What if I want to hire my classic out for film and TV work?

If you find that you're getting more and more interest from people borrowing your classic, you may find it difficult to get cover. However, not many insurers will provide cover for film and TV work, or still photography like fashion shoots.

The reason? There are just too many things that can go wrong. So you’ll need to make sure the company that wants to hire your vehicle has public liability insurance.

Can I use my classic car for the school prom?

One area that’s seen increasing demand for classics on call is the emerging prom market. While the law allows an exemption for weddings and funerals, it’s different for proms.

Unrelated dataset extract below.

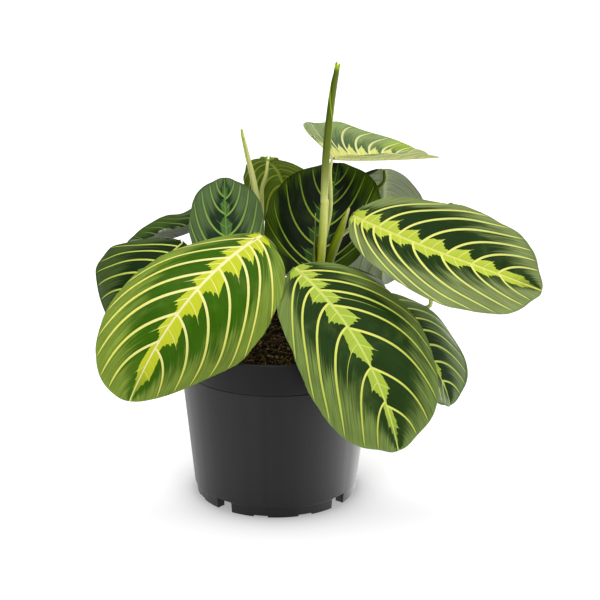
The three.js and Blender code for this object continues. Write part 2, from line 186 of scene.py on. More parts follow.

The law states that both car and driver must be specially licences by local authorities for the paid carriage of passengers.

Can I use my classic for commuting or business purposes?

Most classics are covered for social, domestic and pleasure use. Insurers won’t exclude commuting or taking the car on a business trip, but they will charge you extra for it.

One thing to bear in mind is mileage. If you’re on a limited mileage policy, you could quickly reach your limit if you’re driving in and out of work every day or using your classic to visit clients. So while it might seem like a neat USP, there are practical implications.

What about track day cover for my classic?

More and more clubs are organising track days as part of their (hectic) social events calendar. And that can only be a good thing. No one’s saying you have to go out there and be the next Nigel Mansell, but there is no better way to experience the finer nuances of your classic’s handling than on track. After all, wouldn’t you rather learn what lift-off oversteer is when all you’ve got is grass to hit? Rather than Armco, other drivers, ditches…

And if your car control is exemplary, then you’ll be able to make the most of experience of driving around the twists and turns of some of the most legendary circuits on the map – Oulton Park, Goodwood and even Silverstone all offer private track days.

Track day cover can be a tricky one for insurers, so if it’s something you’re planning on doing a lot of you’ll need to make sure that you won’t invalidate your policy. Some insurers offer it as a free add-on, but specify that that the track day must be club organised. Other insurers charge for it, but go all out offering agreed value, covering modified cars, and including salvage retentions.

Ask HJ

Do you have any suggestions for obtaining a classic car insurance policy with an agreed value?

Do you have any suggestions for obtaining an insurance policy with an agreed value of £8000 for a 1999 Saab 9-3 Viggen? It has done 81,000 miles, is completely unmodified and hasn't been used for track racing.
You will struggle. I do agreed valuation engineer reports to assist people with agreed valuation insurance policies and your car is not worth £8000. As an engineer, I have to substantiate the value I place on the vehicle, so the insurer can then be confident they are correctly indemnifying. If a car is overvalued, they see it as a "moral risk" because they may end up paying out more than the car is worth. This is called "unjust enrichment". Contact the Saab owners club ( and also try It's Classic Car Insurance ( I would suggest valuing it around the £6000 - £6500 mark.